START Information supplied
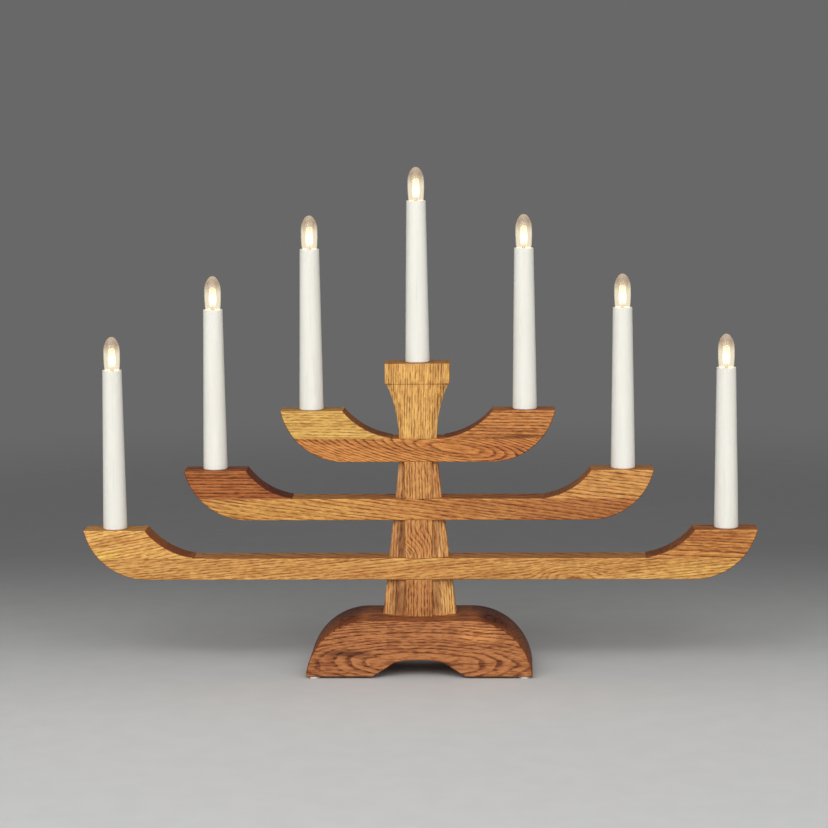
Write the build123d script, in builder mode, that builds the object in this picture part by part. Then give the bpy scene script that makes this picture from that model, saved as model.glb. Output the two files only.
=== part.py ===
"""Seven-light electric candle arch in oiled oak.

Three straight bars of growing length are half lapped into a tapering post, one above the
other. Each bar carries an end block at both ends, glued on top, and the blocks are cut to a
rising curve. A flared capital stands on the top bar. Seven tapered sleeves hold small screw
lamps: one on each end block and one on the capital.

Millimetres. X runs along the arms, Y from front to back, Z up. The origin is on the floor,
under the middle of the base.
"""

from build123d import *
import math
import os

os.makedirs("parts", exist_ok=True)

# Clearances and small working sizes
overrun = 2.0
slip_gap = 0.1
running_gap = 0.08
seat_gap = 0.3
arris = 0.5

# Foot pads
pad_radius = 5.0
pad_thickness = 1.6
pad_edge_margin = 1.5

# Base block
base_width = 182.2
base_depth = 60.0
base_height = 45.4
base_flat_width = 84.0
shoulder_radius = 65.0
arch_span = 73.6
arch_rise = 13.5
base_arris = 0.8

# Timber of the arms, the post and the capital
timber_depth = 24.0
post_core_width = 22.0
post_foot_width = 59.2
post_head_width = 30.4
side_board_setback = 3.5
side_board_ridge_share = 0.45
side_board_bevel_share = 0.6
post_foot_tenon_length = 18.0
cap_tenon_width = 16.0
cap_tenon_front = 4.0
cap_tenon_back = 8.0
cap_tenon_length = 18.0

# Arms: heights of the bars over the floor, and how far each reaches from the middle
low_bar_bottom = 77.0
low_bar_height = 17.4
low_arm_reach = 271.8
low_curve_foot = 174.0
low_block_height = 22.8
middle_bar_bottom = 125.6
middle_bar_height = 17.4
middle_arm_reach = 189.0
middle_curve_foot = 93.6
middle_block_height = 23.0
top_bar_bottom = 173.0
top_bar_height = 18.7
top_arm_reach = 110.3
top_curve_foot = 11.9
top_block_height = 22.6
end_curve_radius = 52.0
block_top_length = 50.2
block_toe_height = 0.7
candle_inset = 24.3

# Capital
capital_width = 51.8
capital_head_height = 16.3
neck_height = 44.6
neck_ledge = 0.8
neck_bevel_width = 4.5
neck_bevel_depth = 2.5
lead_chamber_height = 15.8

# Routed lead channels in the back, and the strips that close them
channel_depth = 3.9
cover_thickness = 4.2
arm_channel_height = 4.4
arm_cover_height = 7.0
arm_cover_margin = 2.1
post_channel_width = 7.8
post_channel_bottom = 50.0
post_cover_width = 14.0
lead_bore_radius = 2.9
lead_cross_hole_radius = 1.95
outlet_radius = 3.4
outlet_height = 60.0

# Leads
lead_radius = 1.45
lead_bend_radius = 2.2
lead_foot_height = 66.0
lead_seat = 3.0
post_lead_bend_radius = 3.2
post_lead_bend_height = 12.5

# Wood screw under the base
screw_radius = 2.05
screw_length = 38.0
screw_head_radius = 4.2
screw_head_height = 2.4
screw_point_length = 6.0
screw_recess_depth = 1.0
screw_slot_length = 4.6
screw_slot_width = 0.95
screw_slot_depth = 1.5

# Candle sleeve
sleeve_height = 129.8
sleeve_foot_radius = 9.75
sleeve_rim_radius = 7.8
sleeve_rim_bore_radius = 6.9
sleeve_ledge_depth = 7.6
sleeve_ledge_bore_radius = 6.45
sleeve_foot_bore_radius = 8.7
sleeve_floor = 2.2
sleeve_foot_round = 0.75
sleeve_rim_round = 0.25
spigot_radius = 4.95
spigot_length = 12.2

# Lamp holder in the top of the sleeve
holder_height = 21.8
holder_rim_radius = 6.8
holder_rim_height = 2.6
holder_body_radius = 6.35
holder_bore_radius = 5.15
holder_floor = 3.8
holder_neck_radius = 3.6
holder_neck_height = 5.4
shell_wall = 0.32
shell_recess = 0.6
contact_radius = 3.3
contact_thickness = 0.42
contact_dome_radius = 1.7
contact_dome_rise = 2.1

# Lamp: heights are over the sleeve's rim
cap_radius = 4.7
cap_wall = 0.28
cap_height = 10.4
cap_top_depth = 4.3
cap_skirt_height = 8.3
cap_cone_height = 1.35
cap_cone_radius = 2.65
cap_button_radius = 1.55
cap_floor = 1.15
glass_wall = 0.62
glass_neck_length = 4.1
glass_rim_radius = 6.3
glass_belly_radius = 6.95
glass_tip_height = 26.9
glass_nose_width_share = 0.154
glass_nose_height_share = 0.982
glass_shoulder_width_share = 0.962
glass_shoulder_height_share = 0.553
stem_foot_thickness = 0.9
stem_radius = 1.6
stem_height = 14.0
support_radius = 0.28
support_half_spread = 2.25
support_top = 10.2
filament_radius = 0.36
filament_top = 17.4
filament_bend_radius = 1.75

# Heights that follow from the sizes above
base_bottom = pad_thickness
base_top = base_bottom + base_height
arch_crown = base_bottom + arch_rise
screw_bottom = arch_crown + screw_recess_depth
screw_head_top = screw_bottom + screw_head_height
post_foot = base_top - post_foot_tenon_length
neck_bottom = top_bar_bottom + top_bar_height
cap_tenon_top = neck_bottom + cap_tenon_length
lead_chamber_top = cap_tenon_top + lead_chamber_height
capital_head_bottom = neck_bottom + neck_height
capital_top = capital_head_bottom + capital_head_height

# Places through the depth that follow from the sizes above
timber_front = -timber_depth / 2
timber_back = timber_depth / 2
cover_front = timber_back - cover_thickness
channel_front = cover_front - channel_depth
channel_middle = (cover_front + channel_front) / 2
side_board_front = timber_front + side_board_setback
cap_tenon_middle = (cap_tenon_back - cap_tenon_front) / 2
cap_tenon_depth = cap_tenon_back + cap_tenon_front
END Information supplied
#### Task instructions
Only lines with the string "that" belong in your answer; copy each one.

#### Result of the exercise
Write the build123d script, in builder mode, that builds the object in this picture part by part. Then give the bpy scene script that makes this picture from that model, saved as model.glb. Output the two files only.
# Routed lead channels in the back, and the strips that close them
# Heights that follow from the sizes above
# Places through the depth that follow from the sizes above